> **SET TASK**
Copy every line of the material below word for word.

> **AVAILABLE DATA**
----

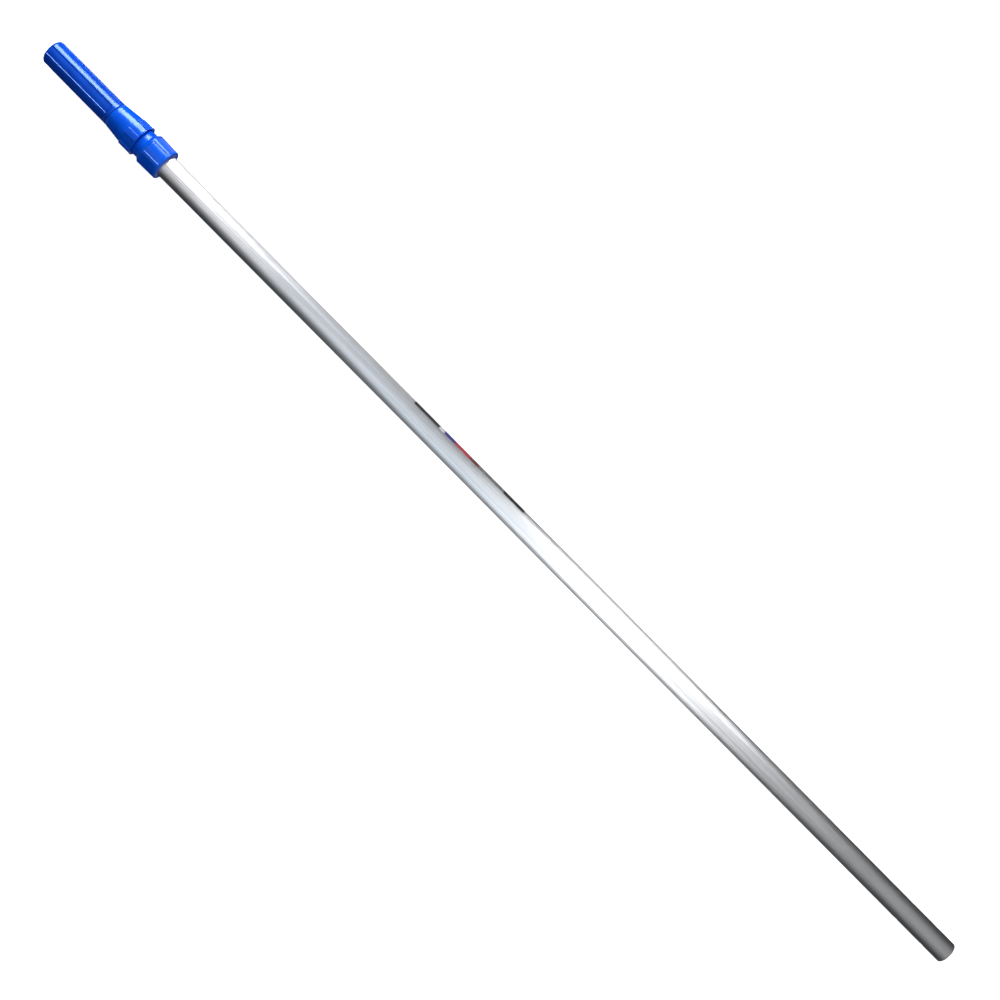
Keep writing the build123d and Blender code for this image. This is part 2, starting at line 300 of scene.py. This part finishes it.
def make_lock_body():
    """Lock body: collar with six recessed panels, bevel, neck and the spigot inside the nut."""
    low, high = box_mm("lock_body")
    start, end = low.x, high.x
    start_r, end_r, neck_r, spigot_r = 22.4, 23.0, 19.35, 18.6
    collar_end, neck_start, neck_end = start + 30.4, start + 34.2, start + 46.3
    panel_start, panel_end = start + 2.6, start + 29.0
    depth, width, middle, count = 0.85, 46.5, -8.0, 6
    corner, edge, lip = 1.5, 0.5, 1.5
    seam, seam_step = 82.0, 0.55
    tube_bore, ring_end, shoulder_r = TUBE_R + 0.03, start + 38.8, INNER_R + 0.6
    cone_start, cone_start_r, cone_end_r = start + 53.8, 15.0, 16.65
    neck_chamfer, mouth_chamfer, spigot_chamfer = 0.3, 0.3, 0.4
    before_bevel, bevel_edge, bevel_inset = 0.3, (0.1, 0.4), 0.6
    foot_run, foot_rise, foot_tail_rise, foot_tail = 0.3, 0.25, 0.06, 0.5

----

> **ANSWER BELOW**
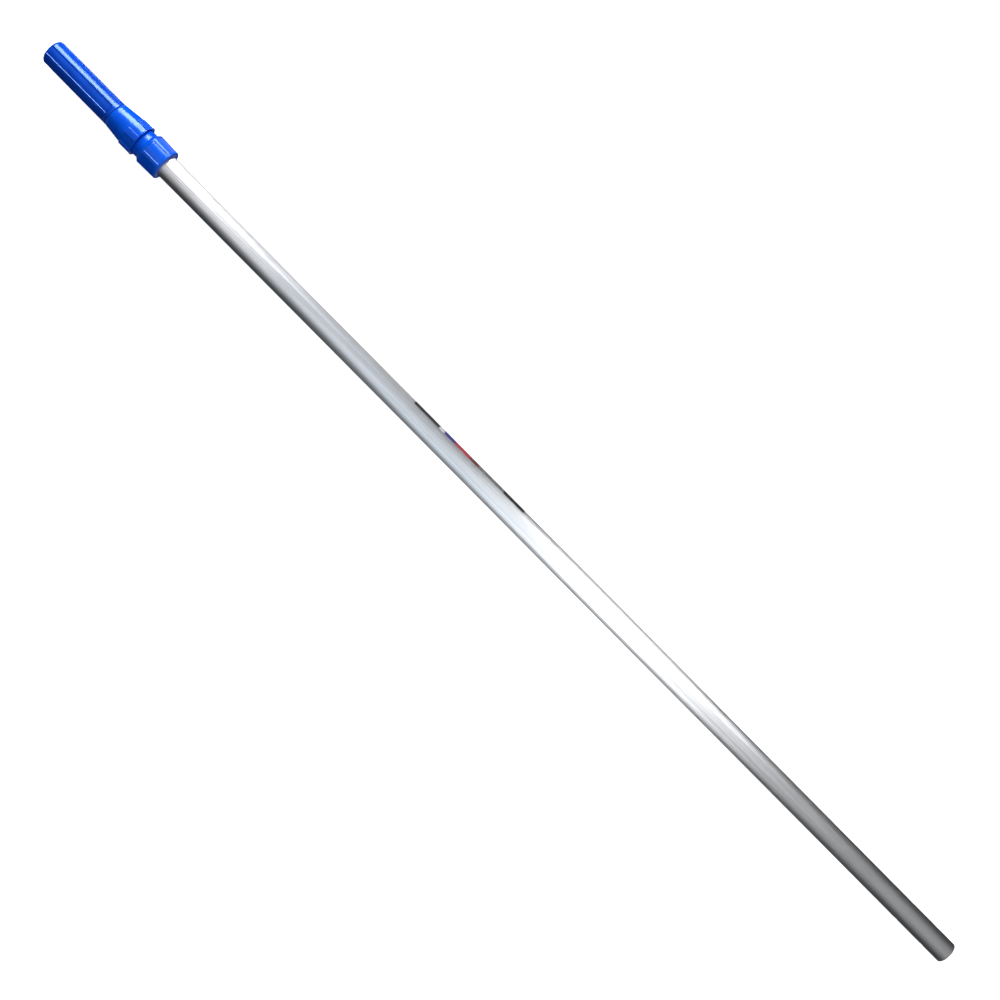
Keep writing the build123d and Blender code for this image. This is part 2, starting at line 300 of scene.py. This part finishes it.
def make_lock_body():
    """Lock body: collar with six recessed panels, bevel, neck and the spigot inside the nut."""
    low, high = box_mm("lock_body")
    start, end = low.x, high.x
    start_r, end_r, neck_r, spigot_r = 22.4, 23.0, 19.35, 18.6
    collar_end, neck_start, neck_end = start + 30.4, start + 34.2, start + 46.3
    panel_start, panel_end = start + 2.6, start + 29.0
    depth, width, middle, count = 0.85, 46.5, -8.0, 6
    corner, edge, lip = 1.5, 0.5, 1.5
    seam, seam_step = 82.0, 0.55
    tube_bore, ring_end, shoulder_r = TUBE_R + 0.03, start + 38.8, INNER_R + 0.6
    cone_start, cone_start_r, cone_end_r = start + 53.8, 15.0, 16.65
    neck_chamfer, mouth_chamfer, spigot_chamfer = 0.3, 0.3, 0.4
    before_bevel, bevel_edge, bevel_inset = 0.3, (0.1, 0.4), 0.6
    foot_run, foot_rise, foot_tail_rise, foot_tail = 0.3, 0.25, 0.06, 0.5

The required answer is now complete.